Tinggal bersama banyak teman yang senasib dengannya, membuat Lebaran Saminan kali ini tidak terasa sepi.

"Saya kan tidak punya keluarga, yah sekarang di sini saya punya keluarga," kata Saminan.

Berbeda dengan Saminan yang tidak memiliki keluarga, seorang nenek bernama Mariam mengaku bahagia karena dapat menjalani masa tua bersama sang suami di panti sosial.

"Tuh suami saya ada di depan bersama saudara-saudara yang lain asal Kebumen. Semua merayakan Lebaran di rumah saya ini. Kalau saya di sini harus jaga pasien," kata Mariam dengan suara lirih setengah berbisik, sambil menunjuk beberapa nenek renta yang tengah tidur di dalam bangsal Melati.

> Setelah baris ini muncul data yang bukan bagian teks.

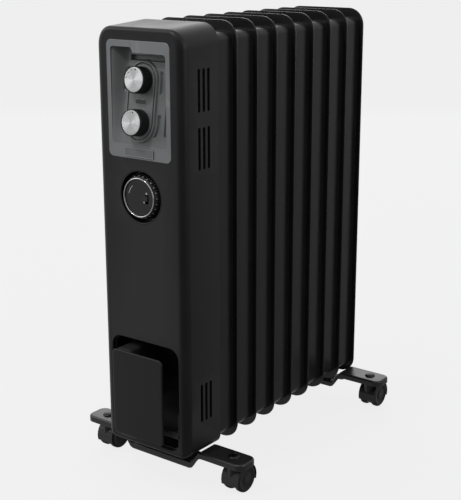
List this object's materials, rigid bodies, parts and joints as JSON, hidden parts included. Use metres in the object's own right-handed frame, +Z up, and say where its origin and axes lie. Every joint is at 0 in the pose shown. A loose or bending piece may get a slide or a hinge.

Bangsal Melati adalah ruang besar yang ditempati oleh 19 nenek-nenek renta, termasuk Mariam.

"Mbah Mariam itu sudah pikun, kami menemukan dia di jalanan," ujar salah satu Petugas Sosial PSTW Budi Mulia 4, Winarni. Winarni memperkirakan, bahwa Mariam mungkin meninggalkan rumahnya dan karena sudah pikun, dia lupa arah jalan pulang.

"Dia selalu berpikir kalau dirinya itu adalah seorang perawat," kata Winarni sambil melihat ke arah Mariam yang sedang duduk di kursi yang terletak di teras bangsal Melati.